Similar question about chrome…mare is out of a solid bay mare by a bay stallion with 4 high whites and blaze. She is bay with a roan hind sock and a big star…being bred to a black stallion with a white blaze and 4 white socks. I’d love a white leg or two and an interesting face marking. I’ll be thrilled with healthy, just purely for fun/conversation…
“Chrome” comes from 1 or more of the several overo/pinto patterns out there - sabino, splash, frame, dominant white.
It has the added fun factor of tending to be suppressed by black-based colors, and allowed more expression on red-based colors. When you see a black (based) horse with lots of white, you stand a better chance of having offspring have white because the odds are the black-based horse has “more” in terms of white-producing genetics to overcome the tendency for black to suppress its expression.
Too add to that, some horses are very good at suppressing white markings. Sometimes a prepotent stallion can overcome that in a mare, sometimes not.
Who’s the stallion in this case? Have you seen many of his foals? If he has a lot of foals with markings, out of relatively unmarked mares, then the odds are well in your favor of getting the same.
[QUOTE=gotrocks;6173516]
Similar question about chrome…mare is out of a solid bay mare by a bay stallion with 4 high whites and blaze. She is bay with a roan hind sock and a big star…being bred to a black stallion with a white blaze and 4 white socks. I’d love a white leg or two and an interesting face marking. I’ll be thrilled with healthy, just purely for fun/conversation…[/QUOTE]
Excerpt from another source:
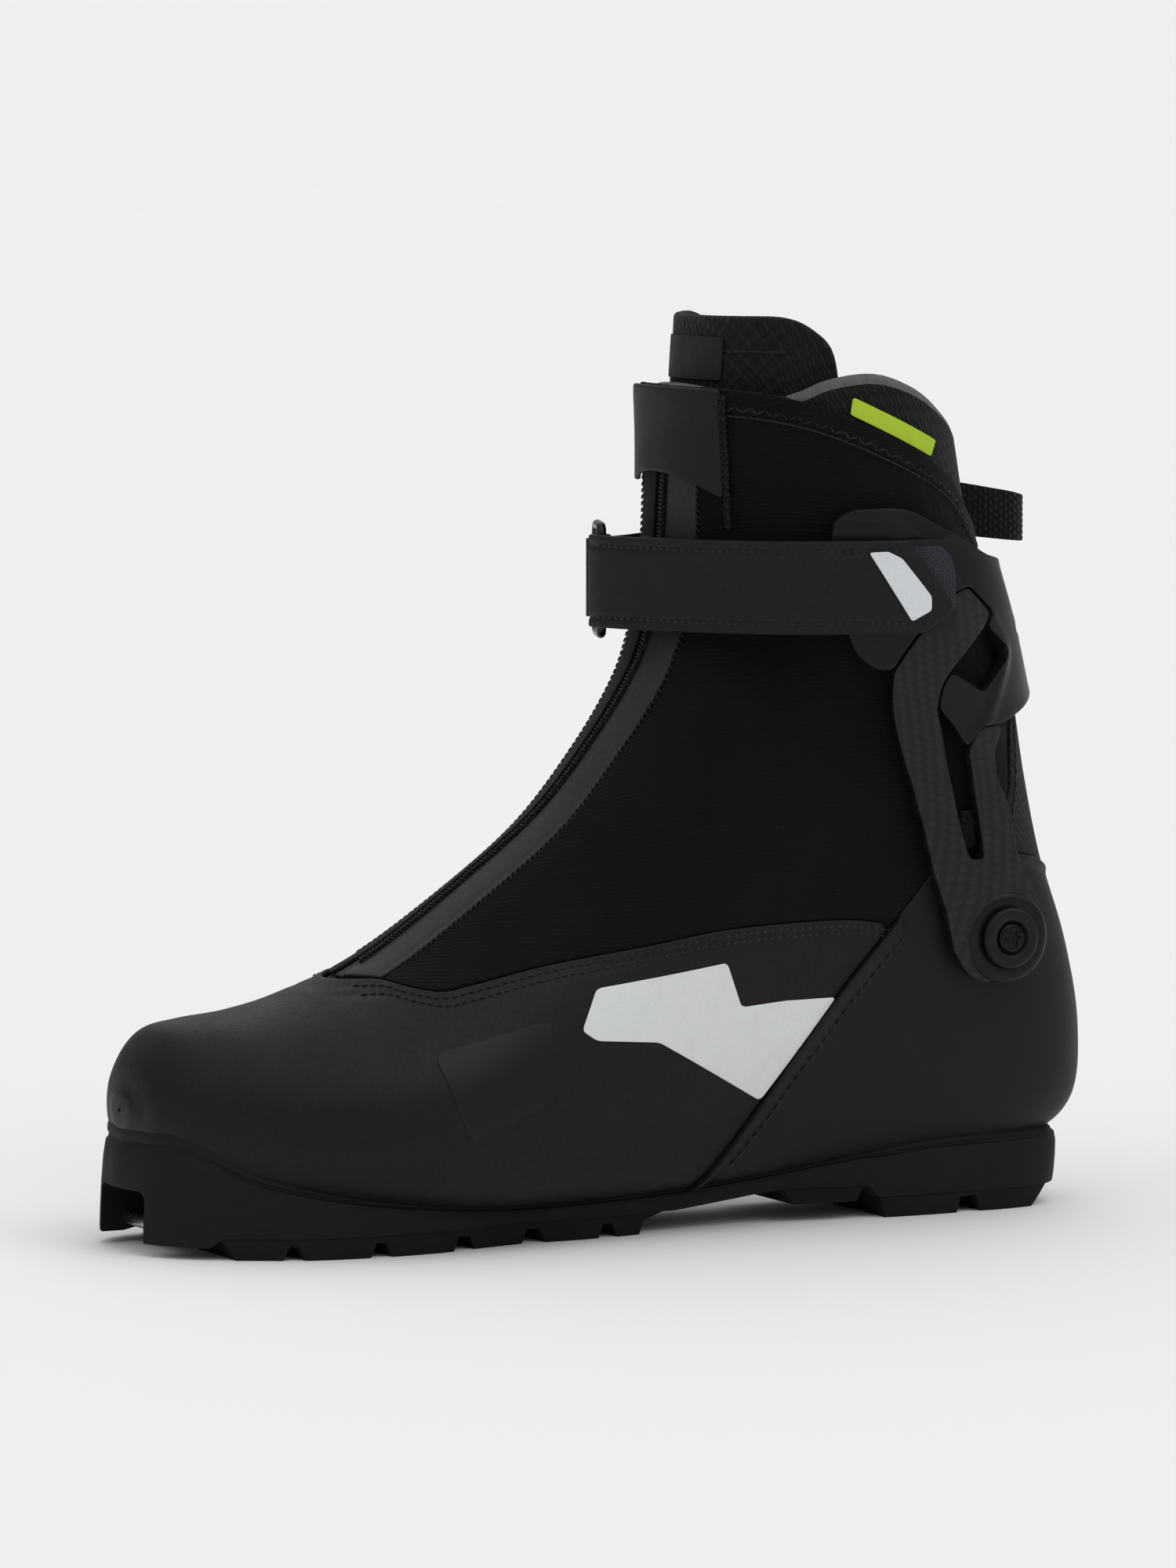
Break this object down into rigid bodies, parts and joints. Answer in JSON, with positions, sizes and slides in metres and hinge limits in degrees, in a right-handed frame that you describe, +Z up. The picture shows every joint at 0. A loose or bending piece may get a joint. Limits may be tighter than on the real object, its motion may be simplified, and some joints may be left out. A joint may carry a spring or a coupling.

White markings can be extremely difficult to predict BUT since the stallion is black with 4 whites, you have a pretty good chance of getting some of that. Black tends to “mask” white markings more than chestnut does, so a black horse with lots of white usually has pretty strong genes for passing it on. I have bred 2 mares that had just a small star and got 2 very interesting face markings. On the other hand, my chestnut mare that has 4 socks, a large blaze (that goes around one nostril and down to her lip) gave me a baby with a star, snip, and no white on her legs (daddy is known as a bit of a bling killer, though- despite the fact that he has a sock and stripe)
Oops, posting at the same time…so, what JB said!
LOL, and what you said!
Chances of white markings are very good…
But not a guarantee. Ask all the draft breeders of Shires and Clydes lol. Just because you breed 2 horses with white legs for generations, doesn’t mean you won’t end up with the dreaded foal with only 2 or 3 white legs. (I don’t know why it matters, but it seems in those breeds… it really really matters and the price you can get for the foals drops DRASTICALLY when they don’t have 4 whites)
For what it’s worth, UC Davis does DNA color gene testing. Cost was $40. I now know that from my 4 black mares, one will never produce a chestnut no matter who I breed her to.